==== Source excerpt ====

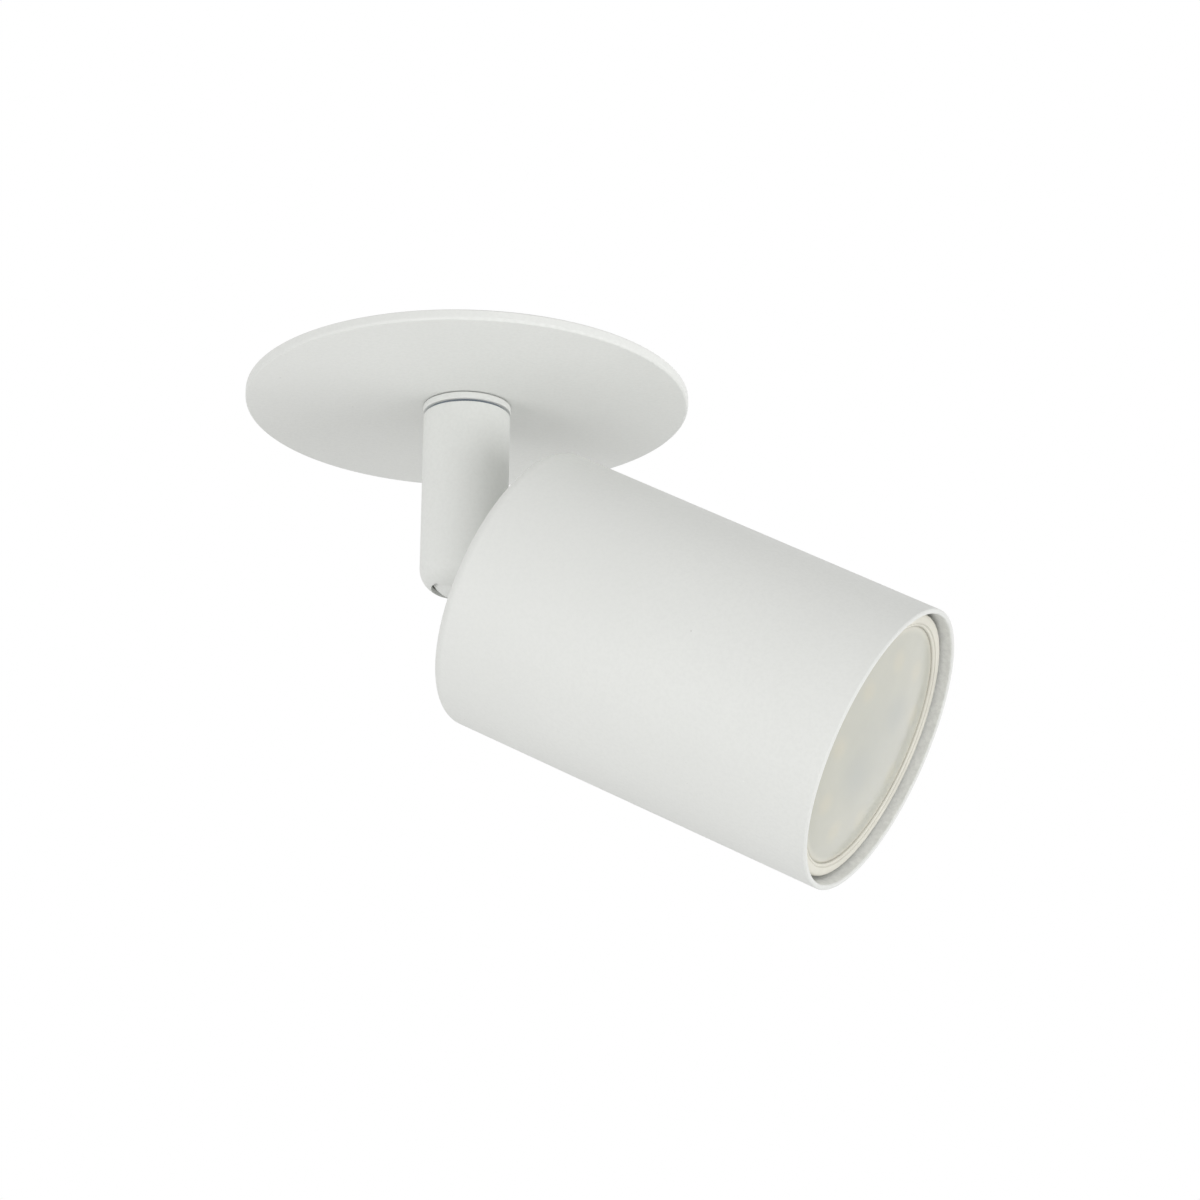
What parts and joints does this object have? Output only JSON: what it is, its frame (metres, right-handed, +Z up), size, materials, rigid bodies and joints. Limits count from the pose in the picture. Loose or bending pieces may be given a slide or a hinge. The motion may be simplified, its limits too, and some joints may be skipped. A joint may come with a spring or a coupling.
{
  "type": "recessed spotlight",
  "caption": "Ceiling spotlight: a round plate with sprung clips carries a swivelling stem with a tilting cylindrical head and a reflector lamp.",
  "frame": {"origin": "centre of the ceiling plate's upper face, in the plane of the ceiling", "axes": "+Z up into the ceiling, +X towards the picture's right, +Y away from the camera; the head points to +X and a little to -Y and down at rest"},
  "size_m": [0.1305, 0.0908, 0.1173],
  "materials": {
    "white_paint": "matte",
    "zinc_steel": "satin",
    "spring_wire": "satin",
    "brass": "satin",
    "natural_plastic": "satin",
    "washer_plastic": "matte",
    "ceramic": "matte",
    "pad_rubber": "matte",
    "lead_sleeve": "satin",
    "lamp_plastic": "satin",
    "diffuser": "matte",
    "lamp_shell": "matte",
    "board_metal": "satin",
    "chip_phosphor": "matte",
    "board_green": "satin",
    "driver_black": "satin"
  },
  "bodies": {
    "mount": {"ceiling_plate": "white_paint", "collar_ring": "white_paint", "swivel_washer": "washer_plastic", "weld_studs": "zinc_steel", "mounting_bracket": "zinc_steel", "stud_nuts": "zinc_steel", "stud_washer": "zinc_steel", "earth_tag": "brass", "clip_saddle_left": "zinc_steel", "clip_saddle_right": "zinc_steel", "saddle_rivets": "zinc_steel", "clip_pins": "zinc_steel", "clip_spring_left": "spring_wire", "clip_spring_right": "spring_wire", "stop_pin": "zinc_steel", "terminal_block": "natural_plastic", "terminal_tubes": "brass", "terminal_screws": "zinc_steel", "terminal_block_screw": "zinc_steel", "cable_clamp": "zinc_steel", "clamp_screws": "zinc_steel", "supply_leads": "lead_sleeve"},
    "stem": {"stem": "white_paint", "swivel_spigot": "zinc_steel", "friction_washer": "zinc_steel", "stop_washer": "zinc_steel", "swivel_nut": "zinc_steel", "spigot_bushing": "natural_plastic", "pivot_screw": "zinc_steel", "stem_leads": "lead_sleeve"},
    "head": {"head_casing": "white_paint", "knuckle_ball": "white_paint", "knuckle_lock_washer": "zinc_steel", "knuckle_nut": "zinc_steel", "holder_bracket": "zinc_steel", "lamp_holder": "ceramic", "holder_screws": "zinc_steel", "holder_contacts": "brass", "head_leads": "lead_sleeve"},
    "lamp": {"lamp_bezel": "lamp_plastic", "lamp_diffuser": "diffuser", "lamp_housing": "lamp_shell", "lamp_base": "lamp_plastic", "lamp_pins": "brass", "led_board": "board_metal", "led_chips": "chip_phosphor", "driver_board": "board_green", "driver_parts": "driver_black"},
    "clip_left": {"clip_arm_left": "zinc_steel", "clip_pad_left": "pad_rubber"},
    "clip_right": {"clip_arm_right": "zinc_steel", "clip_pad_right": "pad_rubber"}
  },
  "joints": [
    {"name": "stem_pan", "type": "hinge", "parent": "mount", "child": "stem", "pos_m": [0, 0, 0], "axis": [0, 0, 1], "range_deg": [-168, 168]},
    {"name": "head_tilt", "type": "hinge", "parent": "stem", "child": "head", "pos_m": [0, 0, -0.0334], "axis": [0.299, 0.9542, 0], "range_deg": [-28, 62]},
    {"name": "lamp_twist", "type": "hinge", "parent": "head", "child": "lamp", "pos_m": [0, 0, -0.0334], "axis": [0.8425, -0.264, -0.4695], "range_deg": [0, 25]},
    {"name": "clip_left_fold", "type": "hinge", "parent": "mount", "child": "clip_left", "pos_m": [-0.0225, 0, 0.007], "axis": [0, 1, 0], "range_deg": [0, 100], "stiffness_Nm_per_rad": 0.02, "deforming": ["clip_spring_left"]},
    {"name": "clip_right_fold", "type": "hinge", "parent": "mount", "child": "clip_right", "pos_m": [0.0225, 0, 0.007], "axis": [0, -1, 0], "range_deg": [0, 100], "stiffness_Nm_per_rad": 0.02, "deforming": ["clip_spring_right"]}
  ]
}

====

Nothing should be changed: write out all of the data as is.

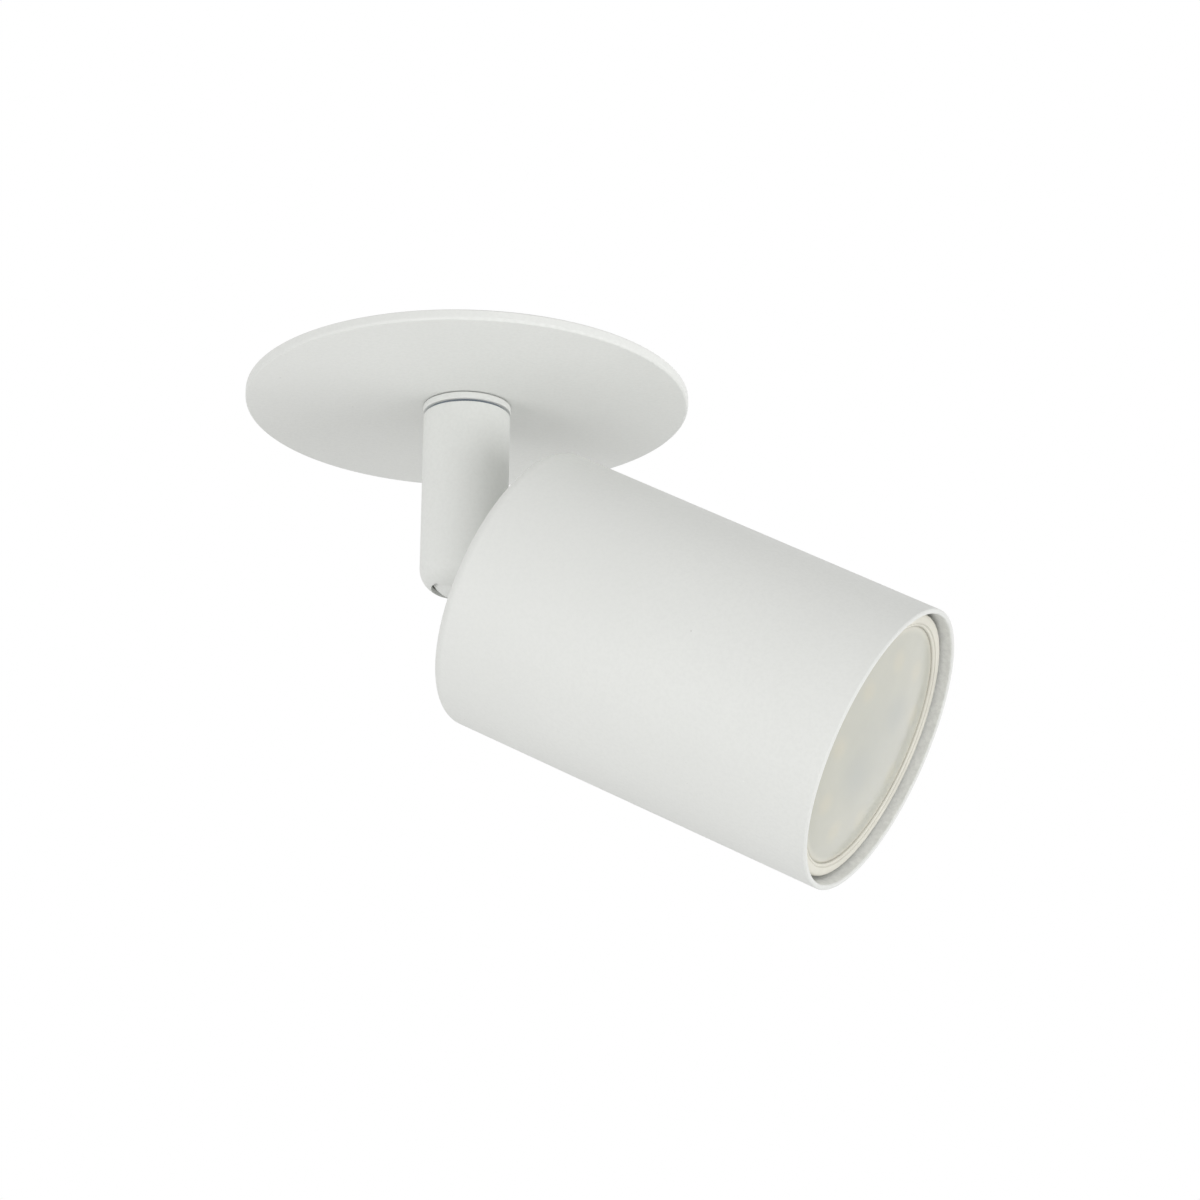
What parts and joints does this object have? Output only JSON: what it is, its frame (metres, right-handed, +Z up), size, materials, rigid bodies and joints. Limits count from the pose in the picture. Loose or bending pieces may be given a slide or a hinge. The motion may be simplified, its limits too, and some joints may be skipped. A joint may come with a spring or a coupling.
{
  "type": "recessed spotlight",
  "caption": "Ceiling spotlight: a round plate with sprung clips carries a swivelling stem with a tilting cylindrical head and a reflector lamp.",
  "frame": {"origin": "centre of the ceiling plate's upper face, in the plane of the ceiling", "axes": "+Z up into the ceiling, +X towards the picture's right, +Y away from the camera; the head points to +X and a little to -Y and down at rest"},
  "size_m": [0.1305, 0.0908, 0.1173],
  "materials": {
    "white_paint": "matte",
    "zinc_steel": "satin",
    "spring_wire": "satin",
    "brass": "satin",
    "natural_plastic": "satin",
    "washer_plastic": "matte",
    "ceramic": "matte",
    "pad_rubber": "matte",
    "lead_sleeve": "satin",
    "lamp_plastic": "satin",
    "diffuser": "matte",
    "lamp_shell": "matte",
    "board_metal": "satin",
    "chip_phosphor": "matte",
    "board_green": "satin",
    "driver_black": "satin"
  },
  "bodies": {
    "mount": {"ceiling_plate": "white_paint", "collar_ring": "white_paint", "swivel_washer": "washer_plastic", "weld_studs": "zinc_steel", "mounting_bracket": "zinc_steel", "stud_nuts": "zinc_steel", "stud_washer": "zinc_steel", "earth_tag": "brass", "clip_saddle_left": "zinc_steel", "clip_saddle_right": "zinc_steel", "saddle_rivets": "zinc_steel", "clip_pins": "zinc_steel", "clip_spring_left": "spring_wire", "clip_spring_right": "spring_wire", "stop_pin": "zinc_steel", "terminal_block": "natural_plastic", "terminal_tubes": "brass", "terminal_screws": "zinc_steel", "terminal_block_screw": "zinc_steel", "cable_clamp": "zinc_steel", "clamp_screws": "zinc_steel", "supply_leads": "lead_sleeve"},
    "stem": {"stem": "white_paint", "swivel_spigot": "zinc_steel", "friction_washer": "zinc_steel", "stop_washer": "zinc_steel", "swivel_nut": "zinc_steel", "spigot_bushing": "natural_plastic", "pivot_screw": "zinc_steel", "stem_leads": "lead_sleeve"},
    "head": {"head_casing": "white_paint", "knuckle_ball": "white_paint", "knuckle_lock_washer": "zinc_steel", "knuckle_nut": "zinc_steel", "holder_bracket": "zinc_steel", "lamp_holder": "ceramic", "holder_screws": "zinc_steel", "holder_contacts": "brass", "head_leads": "lead_sleeve"},
    "lamp": {"lamp_bezel": "lamp_plastic", "lamp_diffuser": "diffuser", "lamp_housing": "lamp_shell", "lamp_base": "lamp_plastic", "lamp_pins": "brass", "led_board": "board_metal", "led_chips": "chip_phosphor", "driver_board": "board_green", "driver_parts": "driver_black"},
    "clip_left": {"clip_arm_left": "zinc_steel", "clip_pad_left": "pad_rubber"},
    "clip_right": {"clip_arm_right": "zinc_steel", "clip_pad_right": "pad_rubber"}
  },
  "joints": [
    {"name": "stem_pan", "type": "hinge", "parent": "mount", "child": "stem", "pos_m": [0, 0, 0], "axis": [0, 0, 1], "range_deg": [-168, 168]},
    {"name": "head_tilt", "type": "hinge", "parent": "stem", "child": "head", "pos_m": [0, 0, -0.0334], "axis": [0.299, 0.9542, 0], "range_deg": [-28, 62]},
    {"name": "lamp_twist", "type": "hinge", "parent": "head", "child": "lamp", "pos_m": [0, 0, -0.0334], "axis": [0.8425, -0.264, -0.4695], "range_deg": [0, 25]},
    {"name": "clip_left_fold", "type": "hinge", "parent": "mount", "child": "clip_left", "pos_m": [-0.0225, 0, 0.007], "axis": [0, 1, 0], "range_deg": [0, 100], "stiffness_Nm_per_rad": 0.02, "deforming": ["clip_spring_left"]},
    {"name": "clip_right_fold", "type": "hinge", "parent": "mount", "child": "clip_right", "pos_m": [0.0225, 0, 0.007], "axis": [0, -1, 0], "range_deg": [0, 100], "stiffness_Nm_per_rad": 0.02, "deforming": ["clip_spring_right"]}
  ]
}